I’m about to leave for the canyon when I get a last-minute case of the nerves. Maybe I’ll just hop online real quick, I think. Brush up on my mountain lion safety. I can’t remember if you’re supposed to yell and stomp if you come upon one, or back away quietly. Throw stones? Growl? Apologize? I jump on my laptap and a minute later I’m looking at Mountain Lion Language, which is like a Terror Alert System for mountain lions, explaining how much danger you’re in based on the cat’s position:

This doesn’t help my nerves, but I go to the canyon anyway. It’s 5:15, almost dusk. I run for about half an hour. (Note: the area I run in at Sabino is actually the less crowded “Bear Canyon,” which sits right on the river.) There aren’t many people around, and it’s starting to get dark.
I decide to do one more “lap”, but on the main road. I jog along down to the road and the adjacent the river bed, and realize, wow: the sun is setting. I gotta get out of here. Mountain lions are nocturnal, after all. I turn, and winded, I start walking back the way I came.
When I see it, my vision is so bad and I’m so surprised that at first I don’t realize what it is. My nanosecond reaction is, jeez, that’s a weird looking deer. It’s walking across the road, maybe a hundred feet in front of me. Crossing my path - the only path. It sees me and stops, looking straight and calmly at me, its huge body in profile. As soon as I register what it is, I’m struck by two realizations: one, that this thing is not in the slightest bit fazed by me, and two, I’m completely on my own out here.
I’m terrified. I don’t know what to do. It just gazes at me, as if deciding something. I realize it’s probably just woken up, and is hungry.
Finally, it turns and slowly walks the way it’d been going: into the smallish hill that I’d come jogging through and around. It glances back at me as it disappears into the bush. I look around desperately. I don’t have a phone with me. A rest room without doors sits just off to my left. Hide in there? Wait? It’s getting darker by the second. I weigh my options. I can go further into the canyon, back onto the trails in the opposite direction for a twenty-five minute hike up to the main road and another thirty minute walk back to the visitor center. But it will be a long, dark hike, and I’ll have no idea where it is. If it’s stalking me.
I have to go back the way I came. It’s the fastest way out. I have to skirt the hill the lion is on, staying as far to the edge as possible. I have to risk him following me, because it’s my best route out, considering. And I have to move quickly, if I’m going to have any chance of keeping an eye on it in the fading light.
I raise my arms above my head, trying to look bigger. I walk slowly along the road. I break a small branch off of a tree and brandish it, feeling pathetic and helpless. Every once in a while, I growl or make loud, deep noises. Under any other circumstances, it would have been hilarious. I pray to run into another stupid, reckless hiker like me. Let him be male, I thought. And big.

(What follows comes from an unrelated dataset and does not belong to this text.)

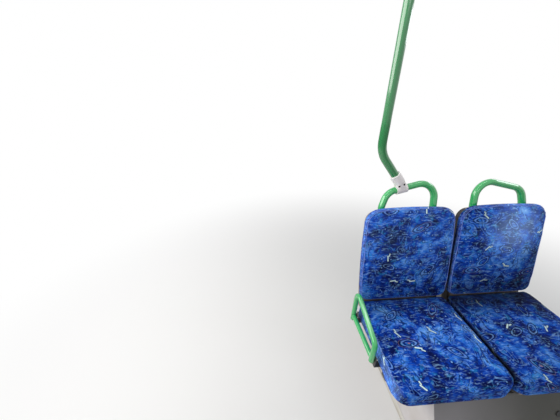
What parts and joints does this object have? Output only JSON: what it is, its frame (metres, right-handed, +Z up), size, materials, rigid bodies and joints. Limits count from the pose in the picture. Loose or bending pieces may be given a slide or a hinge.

The whole time, I’m shaking like a leaf. I scan the hill for movement as I walk. All I want to do is run, but I know I can’t. I keep glancing behind me to make sure he doesn’t cross the road and sneak up from the other side.
I could make the story really poignant, say something about how it was the vision of my wedding day that kept me going, but the truth is, it was just pure, blind terror for ten minutes straight.
Just when I’m about to hit the dirt path leading to the parking lot, I run into another jogger. A guy, and a big one at that. I start crying with relief, tell him the story, and we quickly make our way out of the canyon together. I’d never been so happy to see anyone in my life. Except for Mr. Lovebug, when I got home two minutes later.
I know that the mountain lion probably didn’t follow me, and probably wasn’t very interested in me at all. Probably. But here’s the thing. If instead of coming back along the main road, I’d used the trail - and run - and if it had been thirty seconds later when the cat was back on the trail - I might have run right up into/by it. Triggering a chase and an attack.
I’m never running there alone again. I’m never going there anywhere near dark. And I’m so bummed about it, because it was a workout that had really clicked for me.
So, um, anyone else almost get killed and eaten in the middle of planning a wedding?